• _MATERIAL PROVIDED_
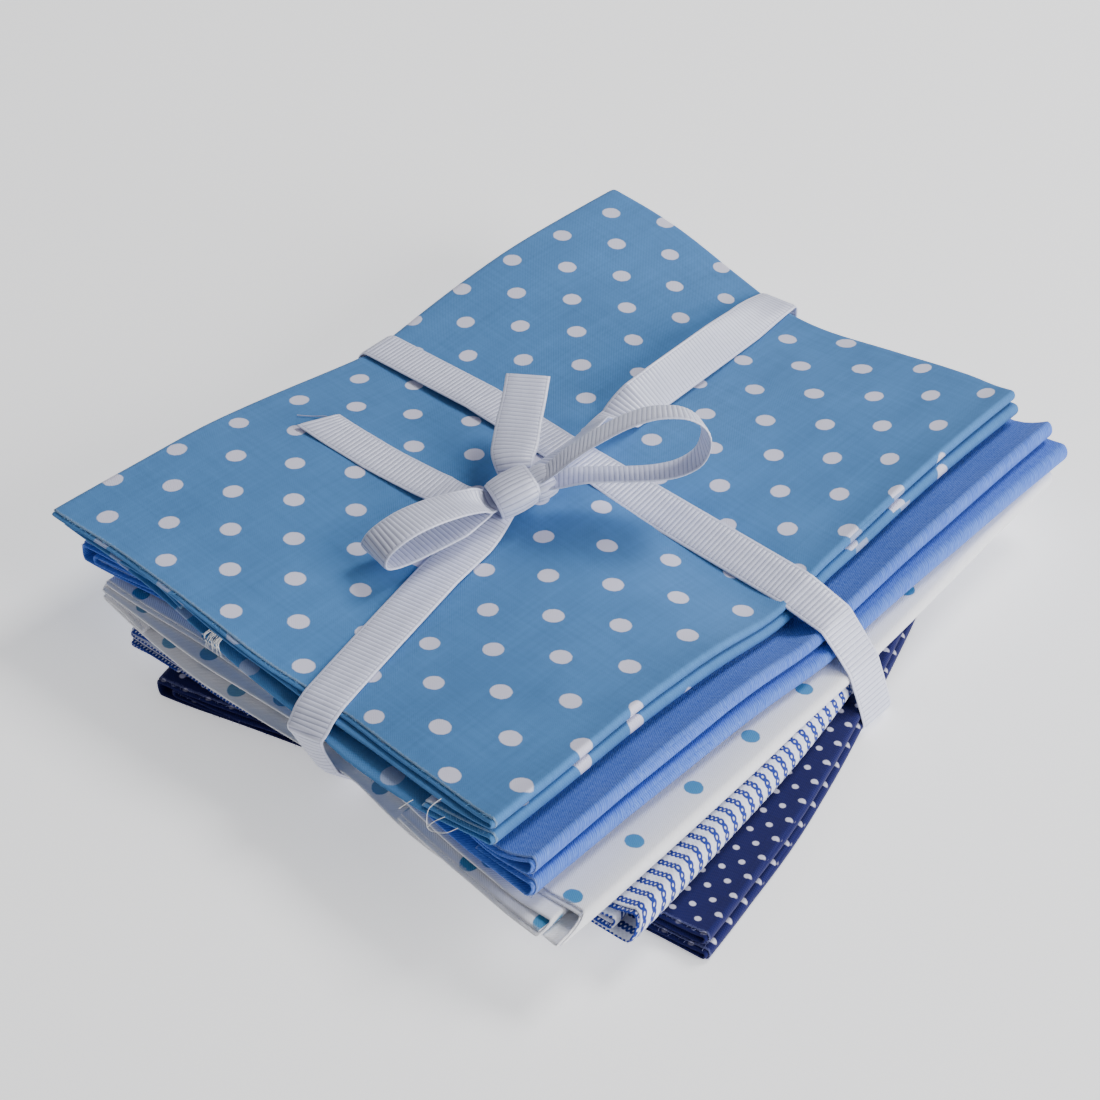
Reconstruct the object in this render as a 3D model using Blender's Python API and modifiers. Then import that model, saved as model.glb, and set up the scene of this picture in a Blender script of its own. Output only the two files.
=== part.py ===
"""Fat quarter bundle: five folded cotton cloths, fanned in a pile and tied crosswise with a ribbon and bow.

Sizes are in millimetres here and become metres when a mesh is made.  X runs along the long side of the
folded cloths, Y along the short side, Z up.  The origin lies on the surface, under the middle of the pile.
Each cloth is one back-and-forth section of its layers, drawn in the Y-Z plane and carried along X.
"""
import math

import bmesh
import bpy
from mathutils import Vector

MM = 0.001

# The folded cloth
CLOTH_LONG = 187.0        # 560 mm of cloth folded in three
CLOTH_SHORT = 141.0       # 500 mm of cloth wrapped round in four levels
SHEET = 1.0               # one level of the section: three plies pressed together
LEVEL_GAP = 0.17          # air between two levels of one cloth where the tie presses them
CLOTH_GAP = 0.5           # air between two cloths where the tie presses them
LEVELS = 4
LEVEL_PITCH = SHEET + LEVEL_GAP
CLOTH_PITCH = LEVELS * SHEET + (LEVELS - 1) * LEVEL_GAP + CLOTH_GAP
TURN_INSET = 2.2          # from a folded edge in to the line where its turn starts
INNER_TURN_INSET = 3.6    # how far the inner turn stays inside the outer one
WIDE_TUCK = 0.34          # where the raw edge lies that starts at the outer fold, as a part of the half width
SHORT_TUCK = -0.76        # where the other raw edge lies, tucked in behind the two narrow folds

# The tie
RIBBON_WIDTH = 10.0
RIBBON_THICK = 1.0
RIBBON_GAP = 0.35
TIE_LIFT = 1.8            # the bottom cloth rides this much higher over a ribbon that runs under it
LIFT_REACH = 45.0         # from the ribbon's middle line to where the bottom cloth is back on the surface
PINCH_REACH = 33.0        # width of the valley that a ribbon presses into the pile
PINCH_MIDDLE = 0.72       # how much of the pinch is left in the middle of the pile
PUFF = 0.26               # how much thicker the pile is at its corners than under the ribbon
EDGE_DRAW = 3.0           # how far the ribbon draws the cloths' edges in
EDGE_DRAW_REACH = 24.0
FAR_END_DRAW, FAR_END_REACH, FAR_END_ASIDE = 6.5, 32.0, -6.0    # the same at the far right end

# The ribbon's two middle lines in plan: y = at + slope * x for the long one, x = at + slope * y for the other
LONG_TIE_AT, LONG_TIE_SLOPE = -7.6, 0.167
CROSS_TIE_AT, CROSS_TIE_SLOPE = 4.6, -0.058
KNOT_PULL, KNOT_PULL_AT = 6.0, -12.0     # the bow draws the long ribbon's upper run aside by this, at this X
PULL_REACH = 84.0

# The point of the pile's plan that stands over the origin
PILE_CENTRE = Vector((0.75, -14.48, 0.0))

# Lines of the mesh, as parts of the half length and half width, that all five cloths share
LENGTH_LINES = (-1.0, -0.82, -0.6, -0.38, -0.17, 0.0, 0.17, 0.38, 0.6, 0.82, 1.0)
WIDTH_LINES = (-1.0, -0.76, -0.52, -0.3, -0.1, 0.1, 0.34, 0.57, 0.8, 1.0)
TURN_STEPS = 4
OUTER_TURN_STEPS = 6

# name, place from the bottom, the four corners in plan, how far the front-right edge bows out, how soft its
# folds stand open, which side the outer fold is on, and from where its mesh lines follow its own edges
CLOTHS = [
    dict(name="cloth_navy_pin_dots", place=0, front=(-67, -112), right=(100, -48), back=(72, 82), left=(-98, 30),
         bow=9.0, soft=0.2, outer_side=1, own_lines_from=-1, color=(0.012, 0.014, 0.12, 1)),
    dict(name="cloth_white_blue_stripes", place=1, front=(-78, -102), right=(96, -61), back=(79, 78),
         left=(-97, 42), bow=5.0, soft=0.5, outer_side=-1, own_lines_from=-1, color=(0.42, 0.52, 0.78, 1)),
    dict(name="cloth_white_blue_dots", place=2, front=(-89, -97), right=(92, -79), back=(88, 71), left=(-94, 53),
         bow=1.0, soft=0.6, outer_side=-1, own_lines_from=0.4, color=(0.86, 0.87, 0.9, 1)),
    dict(name="cloth_blue_chambray", place=3, front=(-92, -86), right=(95, -75), back=(91, 71), left=(-95, 61),
         bow=0.0, soft=0.8, outer_side=1, own_lines_from=0.4, color=(0.13, 0.25, 0.68, 1)),
    dict(name="cloth_sky_dots", place=4, front=(-92, -76), right=(94, -64), back=(93, 71), left=(-95, 68),
         bow=0.0, soft=0.4, outer_side=1, own_lines_from=0.5, color=(0.10, 0.30, 0.55, 1)),
]


def mix(a, b, part):
    return a + (b - a) * part


def valley(distance, reach):
    return math.exp(-(distance / reach) ** 2)


def hump(distance, reach):
    """1 over the middle line, and exactly 0 from reach outwards."""
    return max(0.0, 1.0 - (distance / reach) ** 2) ** 2


def from_long_tie(x, y):
    return (y - LONG_TIE_AT - LONG_TIE_SLOPE * x) / math.hypot(1.0, LONG_TIE_SLOPE)


def from_cross_tie(x, y):
    return (x - CROSS_TIE_AT - CROSS_TIE_SLOPE * y) / math.hypot(1.0, CROSS_TIE_SLOPE)


def settle(x, y, height):
    """Height of a point of the pile once the tie has pulled it down along its two lines."""
    long_pinch = valley(from_long_tie(x, y), PINCH_REACH)
    long_pinch *= min(1.0, mix(PINCH_MIDDLE, 1.0, (2.0 * x / CLOTH_LONG) ** 2))
    cross_pinch = valley(from_cross_tie(x, y), PINCH_REACH)
    cross_pinch *= min(1.0, mix(PINCH_MIDDLE, 1.0, (2.0 * y / CLOTH_SHORT) ** 2))
    swell = 1.0 + PUFF * (1.0 - long_pinch) * (1.0 - cross_pinch)
    return SHEET / 2 + (height - SHEET / 2) * swell + bottom_lift(x, y)


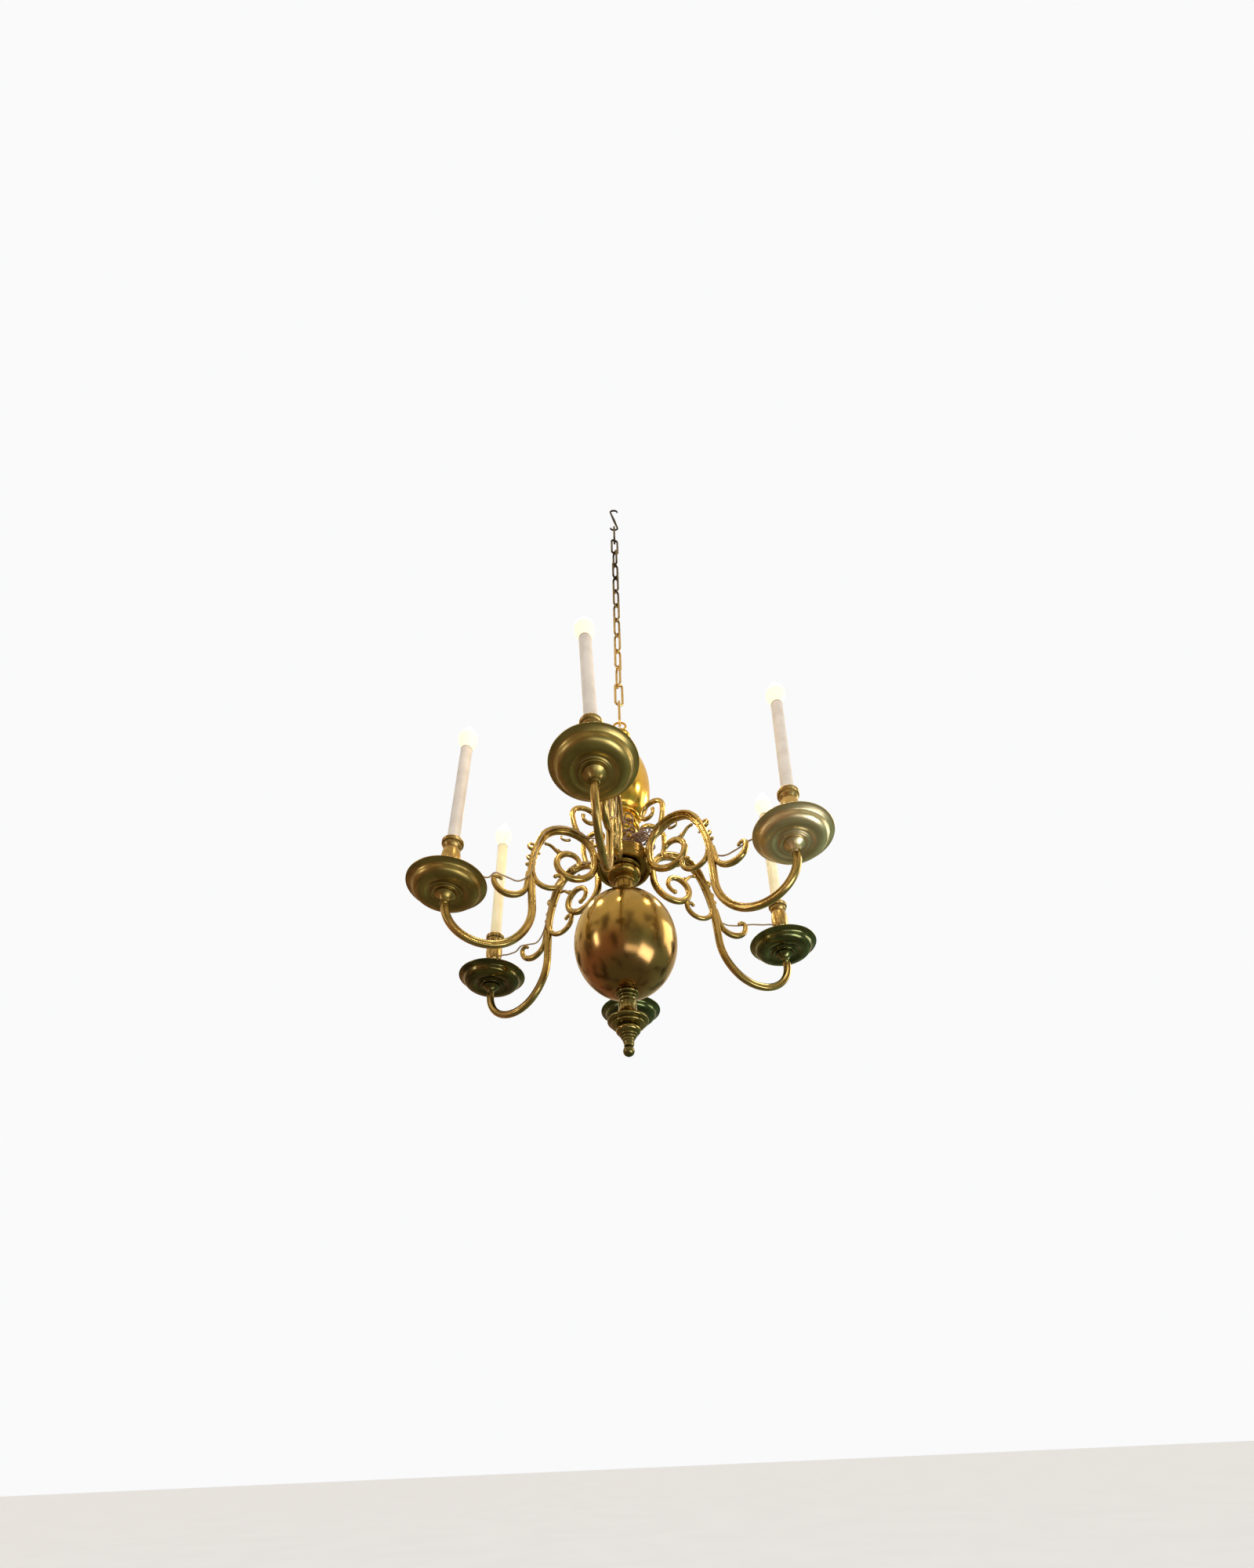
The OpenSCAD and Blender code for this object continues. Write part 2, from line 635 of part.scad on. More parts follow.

• _WHAT YOU HAVE TO DO_
Repeat the material above in full, exactly as it stands.

• _FULL SOLUTION_
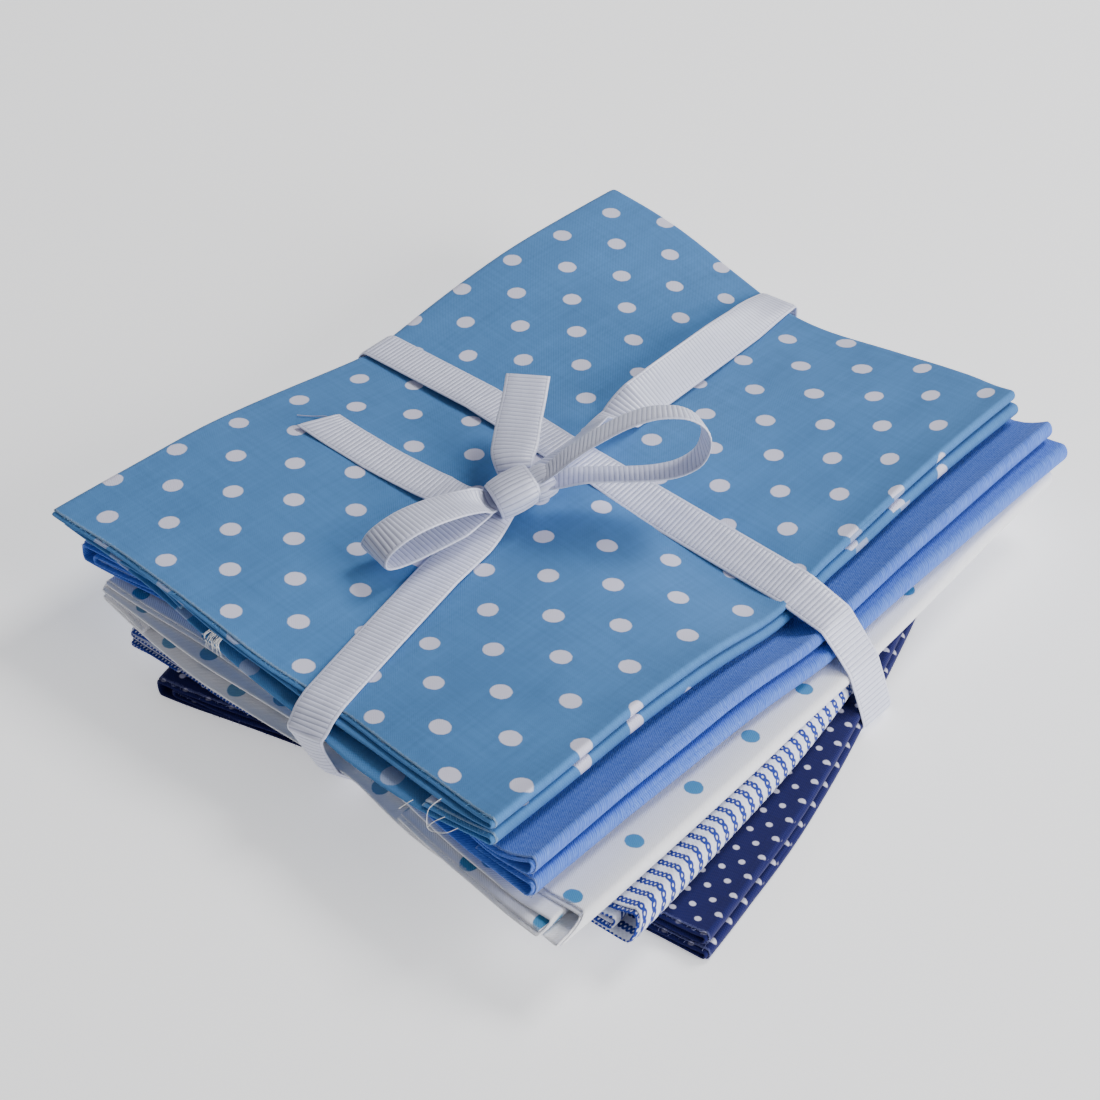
Reconstruct the object in this render as a 3D model using Blender's Python API and modifiers. Then import that model, saved as model.glb, and set up the scene of this picture in a Blender script of its own. Output only the two files.
=== part.py ===
"""Fat quarter bundle: five folded cotton cloths, fanned in a pile and tied crosswise with a ribbon and bow.

Sizes are in millimetres here and become metres when a mesh is made.  X runs along the long side of the
folded cloths, Y along the short side, Z up.  The origin lies on the surface, under the middle of the pile.
Each cloth is one back-and-forth section of its layers, drawn in the Y-Z plane and carried along X.
"""
import math

import bmesh
import bpy
from mathutils import Vector

MM = 0.001

# The folded cloth
CLOTH_LONG = 187.0        # 560 mm of cloth folded in three
CLOTH_SHORT = 141.0       # 500 mm of cloth wrapped round in four levels
SHEET = 1.0               # one level of the section: three plies pressed together
LEVEL_GAP = 0.17          # air between two levels of one cloth where the tie presses them
CLOTH_GAP = 0.5           # air between two cloths where the tie presses them
LEVELS = 4
LEVEL_PITCH = SHEET + LEVEL_GAP
CLOTH_PITCH = LEVELS * SHEET + (LEVELS - 1) * LEVEL_GAP + CLOTH_GAP
TURN_INSET = 2.2          # from a folded edge in to the line where its turn starts
INNER_TURN_INSET = 3.6    # how far the inner turn stays inside the outer one
WIDE_TUCK = 0.34          # where the raw edge lies that starts at the outer fold, as a part of the half width
SHORT_TUCK = -0.76        # where the other raw edge lies, tucked in behind the two narrow folds

# The tie
RIBBON_WIDTH = 10.0
RIBBON_THICK = 1.0
RIBBON_GAP = 0.35
TIE_LIFT = 1.8            # the bottom cloth rides this much higher over a ribbon that runs under it
LIFT_REACH = 45.0         # from the ribbon's middle line to where the bottom cloth is back on the surface
PINCH_REACH = 33.0        # width of the valley that a ribbon presses into the pile
PINCH_MIDDLE = 0.72       # how much of the pinch is left in the middle of the pile
PUFF = 0.26               # how much thicker the pile is at its corners than under the ribbon
EDGE_DRAW = 3.0           # how far the ribbon draws the cloths' edges in
EDGE_DRAW_REACH = 24.0
FAR_END_DRAW, FAR_END_REACH, FAR_END_ASIDE = 6.5, 32.0, -6.0    # the same at the far right end

# The ribbon's two middle lines in plan: y = at + slope * x for the long one, x = at + slope * y for the other
LONG_TIE_AT, LONG_TIE_SLOPE = -7.6, 0.167
CROSS_TIE_AT, CROSS_TIE_SLOPE = 4.6, -0.058
KNOT_PULL, KNOT_PULL_AT = 6.0, -12.0     # the bow draws the long ribbon's upper run aside by this, at this X
PULL_REACH = 84.0

# The point of the pile's plan that stands over the origin
PILE_CENTRE = Vector((0.75, -14.48, 0.0))

# Lines of the mesh, as parts of the half length and half width, that all five cloths share
LENGTH_LINES = (-1.0, -0.82, -0.6, -0.38, -0.17, 0.0, 0.17, 0.38, 0.6, 0.82, 1.0)
WIDTH_LINES = (-1.0, -0.76, -0.52, -0.3, -0.1, 0.1, 0.34, 0.57, 0.8, 1.0)
TURN_STEPS = 4
OUTER_TURN_STEPS = 6

# name, place from the bottom, the four corners in plan, how far the front-right edge bows out, how soft its
# folds stand open, which side the outer fold is on, and from where its mesh lines follow its own edges
CLOTHS = [
    dict(name="cloth_navy_pin_dots", place=0, front=(-67, -112), right=(100, -48), back=(72, 82), left=(-98, 30),
         bow=9.0, soft=0.2, outer_side=1, own_lines_from=-1, color=(0.012, 0.014, 0.12, 1)),
    dict(name="cloth_white_blue_stripes", place=1, front=(-78, -102), right=(96, -61), back=(79, 78),
         left=(-97, 42), bow=5.0, soft=0.5, outer_side=-1, own_lines_from=-1, color=(0.42, 0.52, 0.78, 1)),
    dict(name="cloth_white_blue_dots", place=2, front=(-89, -97), right=(92, -79), back=(88, 71), left=(-94, 53),
         bow=1.0, soft=0.6, outer_side=-1, own_lines_from=0.4, color=(0.86, 0.87, 0.9, 1)),
    dict(name="cloth_blue_chambray", place=3, front=(-92, -86), right=(95, -75), back=(91, 71), left=(-95, 61),
         bow=0.0, soft=0.8, outer_side=1, own_lines_from=0.4, color=(0.13, 0.25, 0.68, 1)),
    dict(name="cloth_sky_dots", place=4, front=(-92, -76), right=(94, -64), back=(93, 71), left=(-95, 68),
         bow=0.0, soft=0.4, outer_side=1, own_lines_from=0.5, color=(0.10, 0.30, 0.55, 1)),
]


def mix(a, b, part):
    return a + (b - a) * part


def valley(distance, reach):
    return math.exp(-(distance / reach) ** 2)


def hump(distance, reach):
    """1 over the middle line, and exactly 0 from reach outwards."""
    return max(0.0, 1.0 - (distance / reach) ** 2) ** 2


def from_long_tie(x, y):
    return (y - LONG_TIE_AT - LONG_TIE_SLOPE * x) / math.hypot(1.0, LONG_TIE_SLOPE)


def from_cross_tie(x, y):
    return (x - CROSS_TIE_AT - CROSS_TIE_SLOPE * y) / math.hypot(1.0, CROSS_TIE_SLOPE)


def settle(x, y, height):
    """Height of a point of the pile once the tie has pulled it down along its two lines."""
    long_pinch = valley(from_long_tie(x, y), PINCH_REACH)
    long_pinch *= min(1.0, mix(PINCH_MIDDLE, 1.0, (2.0 * x / CLOTH_LONG) ** 2))
    cross_pinch = valley(from_cross_tie(x, y), PINCH_REACH)
    cross_pinch *= min(1.0, mix(PINCH_MIDDLE, 1.0, (2.0 * y / CLOTH_SHORT) ** 2))
    swell = 1.0 + PUFF * (1.0 - long_pinch) * (1.0 - cross_pinch)
    return SHEET / 2 + (height - SHEET / 2) * swell + bottom_lift(x, y)


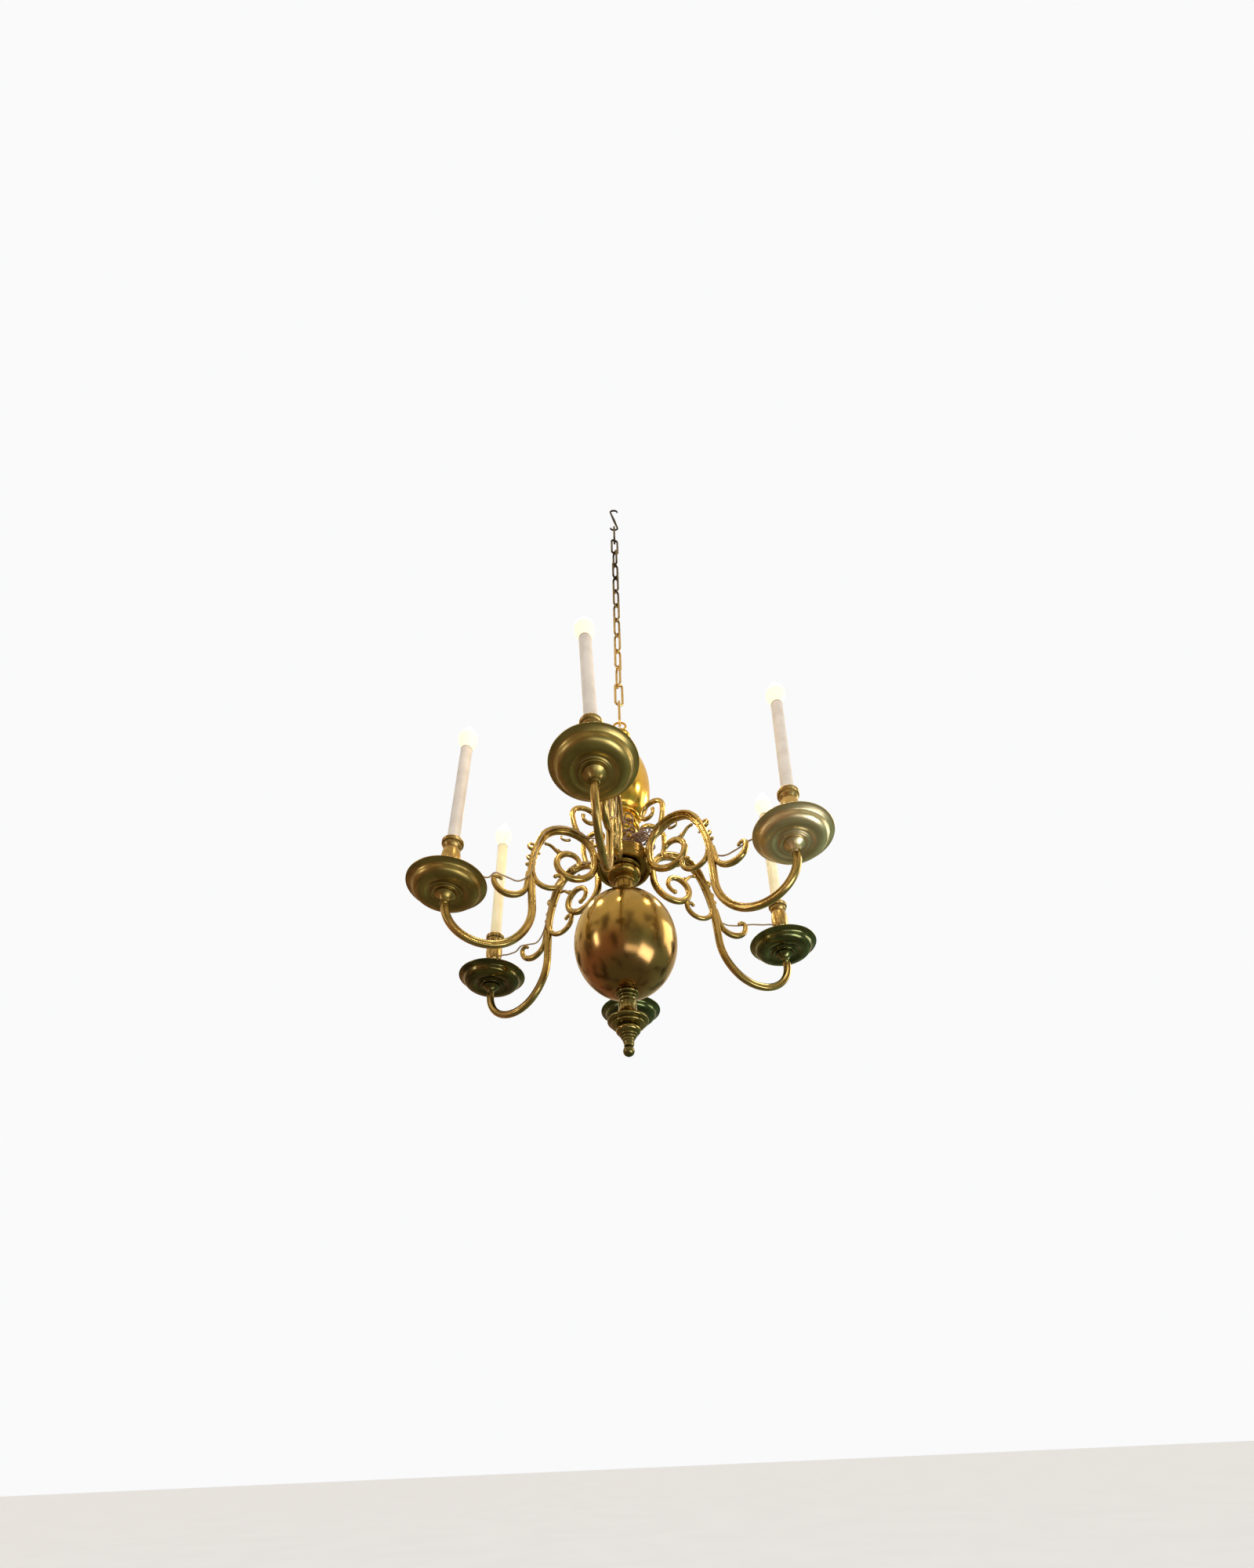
The OpenSCAD and Blender code for this object continues. Write part 2, from line 635 of part.scad on. More parts follow.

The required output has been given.